Meyer hopes to have an album release party for “Legions & Legends,” which is yet to be announced.
Meyer played an acoustic live show to celebrate the record about a month ago at Tycoga Winery, north of DeWitt, Iowa.
“That kind of like celebrated sponsors and let people hear the music for the first time, which I think is important too,” she said. “Because sometimes with a full band, you’re not hearing the words or thinking about the message as much as you are, just kind of like partying and enjoying the music. So that was cool to be able to do that.”
Meyer is proud of the progression in songwriting she made for the new record.

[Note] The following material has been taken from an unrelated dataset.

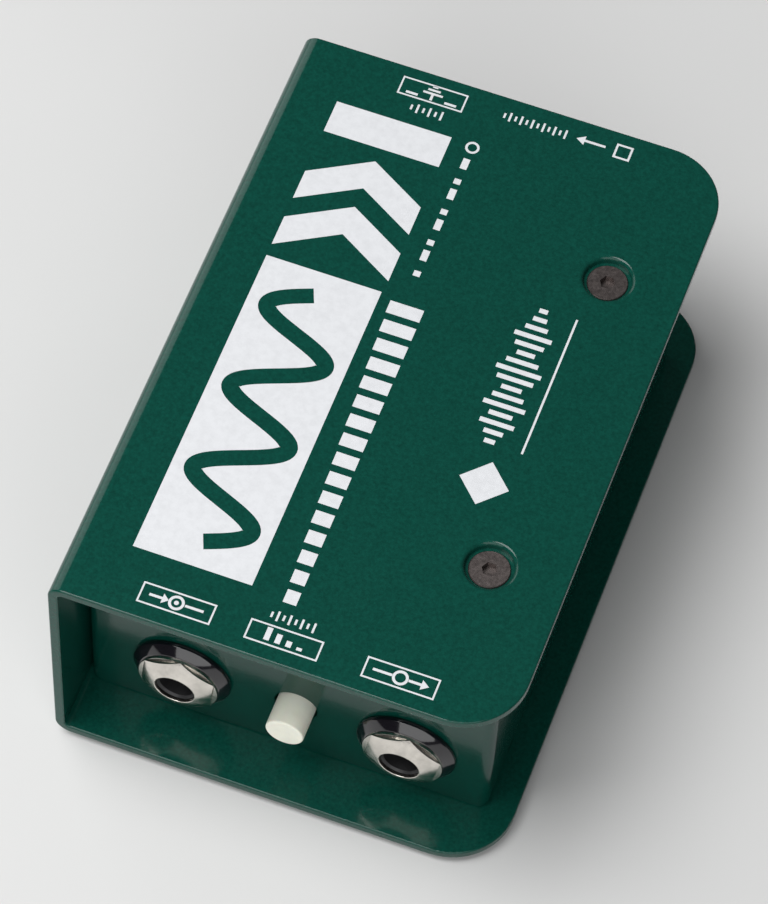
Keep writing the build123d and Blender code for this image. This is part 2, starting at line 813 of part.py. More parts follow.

“On the second album, they got a lot more personal than my first album,” she said of her songs. “My second album is, I would say just more open and I’ve always been an open songwriter, but it’s easier.
“As I was exploring more of this kind of subject matter of small-town life and like, alcoholism and death and all these family, generational traumas and all these different heavy things and breaking into different parts — it just was an exercise in my own self-growth too, ‘cause I don’t think three years ago I would have been able to do something like that.” She applied her psychology degree again in those songs, Meyer said.
“There’s a lot of family dynamics on this album. There’s a lot of talk of addiction and yeah, it’s all psychology,” she said. “It’s all the reasoning behind why we do the things. People cope in different ways. Somebody that is drinking their life away and somebody that is hiding away at the gym for three hours every single day, I don’t think they’re that different.”
“It was interesting to explore those things, because you see it a lot in small towns,” Meyer said. “I’ve played at least 300 shows since my last album, so to be able to explore all those small-town bar scenes, and see it play out time and time again. It makes it hit home.”